Design principles worth keeping
One of the strongest ideas in the current agent discussion is that harnesses should be built to change quickly. If you overfit the control flow to one model generation, the next model update can make your elaborate logic obsolete.
Practical design rules:
- keep tools atomic and predictable
- keep execution policies explicit
- prefer simple loops plus verification over clever orchestration
- log enough data to understand where drift begins
- design components so they can be removed as models improve
Warning
Build to delete
The smartest control logic in your harness is often the part most likely to age badly. If a new model can replace a hand-built workaround with a simpler prompt and one verification step, remove the workaround.

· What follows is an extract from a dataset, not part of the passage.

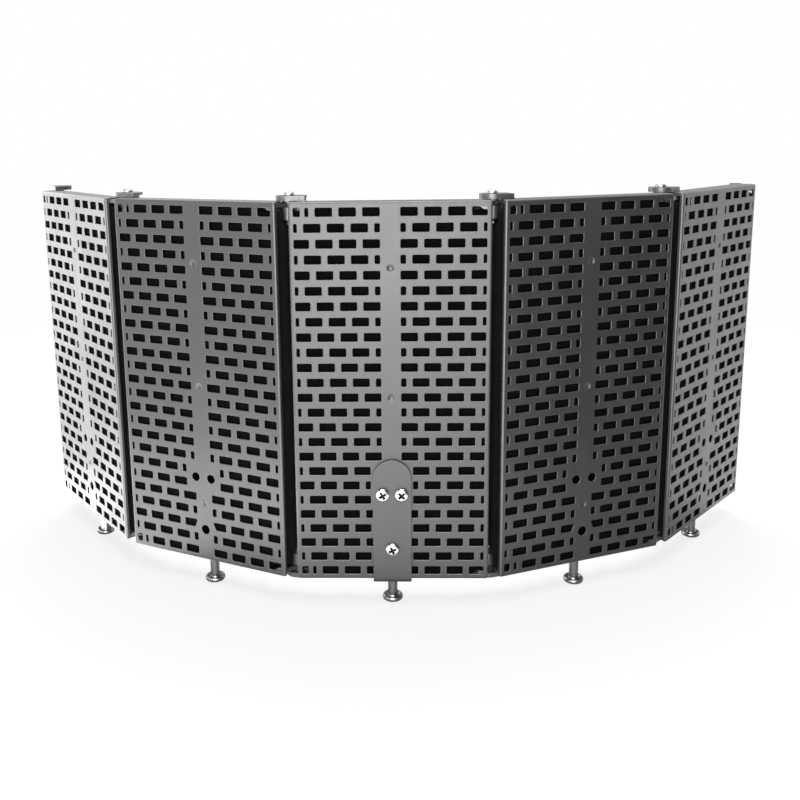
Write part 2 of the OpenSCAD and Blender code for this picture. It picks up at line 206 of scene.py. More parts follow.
def upright(points, y):
    """Points (x, z from the panel's middle) on the plane y."""
    return [(x, y, MID_Z + z) for x, z in points]


def at(x0, y0, z0=0.0):
    """Placement that shifts by (x0, y0, z0)."""
    return lambda x, y, z: (x + x0, y + y0, z + z0)


def facing(x0, z0, y0=0.0, sign=1):
    """Placement that lays the shape's height along y, backwards or (sign -1) forwards."""
    return lambda x, y, z: (x0 + x, y0 + sign * z, z0 + y)


# ------------------------------------------------------------------ mesh building
def add_object(name, data):
    ob = bpy.data.objects.new(name, data)
    bpy.context.scene.collection.objects.link(ob)
    return ob


def fetch(items, name, width=1, dtype=np.float32):
    """One property of all items, as a flat array."""
    values = np.zeros(len(items) * width, dtype)
    items.foreach_get(name, values)
    return values


def edge_values(mesh):
    return fetch(mesh.attributes["edge"].data, "value")


def face_outwards(mesh, weld=0.0):
    """Turns the faces outwards, after joining vertices closer than weld."""
    bm = bmesh.new()
    bm.from_mesh(mesh)
    if weld:
        bmesh.ops.remove_doubles(bm, verts=bm.verts, dist=weld)
    bmesh.ops.recalc_face_normals(bm, faces=bm.faces)
    bm.to_mesh(mesh)
    bm.free()


class Builder:
    """Collects vertices, faces, each face's flat mark and each vertex's edge value.

    The edge value is above 0 on rims, which the materials lighten as rubbed paint and as a painted
    highlight, and below 0 in recesses, which they darken as painted shade; the materials read it.
    """

    def __init__(self):
        self.verts, self.faces, self.flat, self.edge = [], [], [], {}

    def ring(self, points, edge=0.0):
        first = len(self.verts)
        self.verts.extend(tuple(p) for p in points)
        ids = list(range(first, len(self.verts)))
        if edge:
            self.edge.update(dict.fromkeys(ids, edge))
        return ids

    def face(self, ids, flat=False):
        keep = [x for i, x in enumerate(ids) if x != ids[i - 1]]
        if len(keep) > 2:
            self.faces.append(tuple(keep))
            self.flat.append(flat)

    def band(self, a, b, closed=True, flat=False):
        count = len(a)
        for i in range(count if closed else count - 1):
            j = (i + 1) % count
            self.face((a[i], a[j], b[j], b[i]), flat)

    def bands(self, rings):
        for a, b in zip(rings, rings[1:]):
            self.band(a, b)

    def cap(self, loops, axes=(0, 1), pairs=()):
        """Flat face between the first loop and the holes, as triangles; pairs are forced edges."""
        ids = [i for loop in loops for i in loop]
        points = [Vector((self.verts[i][axes[0]], self.verts[i][axes[1]])) for i in ids]
        place = {i: k for k, i in enumerate(ids)}
        edges = []
        for loop in loops:
            edges += [(place[loop[i - 1]], place[loop[i]])
                      for i in range(len(loop)) if loop[i - 1] != loop[i]]
        edges += [(place[a], place[b]) for a, b in pairs]
        hole = {i: n for n, loop in enumerate(loops[1:]) for i in loop}
        _, _, faces, origin, _, _ = delaunay_2d_cdt(points, edges, [], 1, 1e-7)
        for face in faces:
            corners = [ids[origin[i][0]] for i in face]
            inside = {hole.get(i, -1) for i in corners}
            if len(inside) == 1 and -1 not in inside:
                continue                # the inside of a convex opening
            self.face(corners, True)

    def add(self, other, place=None, flip=False):
        first = len(self.verts)
        self.verts += [tuple(place(*p)) if place else p for p in other.verts]
        self.faces += [tuple(first + i for i in (reversed(face) if flip else face))
                       for face in other.faces]
        self.flat += other.flat
        self.edge.update({first + i: value for i, value in other.edge.items()})

    def bare_mesh(self, name):
        mesh = bpy.data.meshes.new(name)
        mesh.from_pydata([Vector(p) for p in self.verts], [], self.faces)
        return mesh

    def mesh(self, name, crease=40.0):
        mesh = self.bare_mesh(name)
        values = np.zeros(len(self.verts), np.float32)
        for i, value in self.edge.items():
            values[i] = value
        edge = mesh.attributes.new("edge", "FLOAT", "POINT")
        edge.data.foreach_set("value", values)
        flat = mesh.attributes.new("flatface", "INT", "FACE")
        flat.data.foreach_set("value", np.array(self.flat, np.int32))
        face_outwards(mesh)
        shade(mesh, crease)
        return mesh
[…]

Where harnesses create leverage
Harnesses matter most when any of the following are true:
- the task is long-running
- tools have side effects
- the environment is noisy or partially observable
- the user cares about auditability
- the system must improve through real-world feedback
Examples:
- coding agents
- research agents
- workflow automation operators
- support triage systems
- internal copilots with privileged tools
A practical mental model
If you are building agents, the simplest useful reframing is:
Quoted signal
the model is not the product, the harnessed system is
That mindset leads to better engineering decisions. Instead of asking only, “Which model should we use?”, you start asking:
- what should the model see right now?
- what tools should it have?
- how does it recover?
- how does it verify?
- what traces do we keep?
Those are harness questions, and increasingly they are the questions that decide whether an agent feels brittle or dependable.
Further reading
This article takes inspiration from Phil Schmid’s piece:
Related references:
Agent harness takeaways
- An agent harness is the operating layer around the model that manages tools, context, policies, and lifecycle behavior.
- Harness quality becomes more important as workflows become longer, more stateful, and more tool-driven.
- The best harnesses are simple enough to evolve quickly and disciplined enough to capture failures as usable feedback.